- Hext Location in Oklahoma Hext Location in the United States
- Coordinates: 35°14′51″N 99°45′10″W﻿ / ﻿35.24750°N 99.75278°W
- Country: United States
- State: Oklahoma
- County: Beckham
- Elevation: 1,923 ft (586 m)
- Time zone: UTC-6 (Central (CST))
- • Summer (DST): UTC-5 (CDT)
- GNIS feature ID: 1100490

= Hext, Oklahoma =

Unincorporated community in Oklahoma, US

Hext is an unincorporated rural community in Beckham County, Oklahoma, United States. The town was named after a local resident, William Hext. It is located between Interstate 40 and Interstate 40 Business Route (the former US Route 66).

==History and economy==
Settlement in the general area of Hext occurred when the Choctaw, Oklahoma and Gulf Railroad (later the Rock Island Railroad) built a line west through the area. Hext had a post office between June 4, 1901, and November 29, 1902. Hext was aligned along Route 66 in 1929 (5th Street) after the route was changed from the 1926 alignment.

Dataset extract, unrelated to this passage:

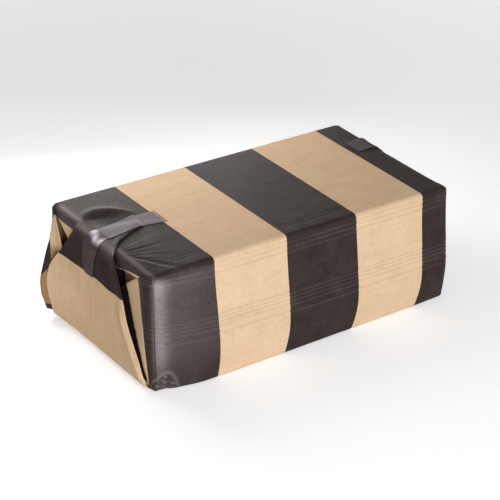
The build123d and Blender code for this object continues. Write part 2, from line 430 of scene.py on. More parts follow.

This was along the last section of Route 66 to lose its designation to Interstate 40, in 1975.

On the western side of the village, on the south side of Route 66 is an old stone building belonging to a filling station whose service bay was reconverted into a house after the pumps were removed.

There are no businesses in this area. The major economic activities in the area are horse breeding and farming.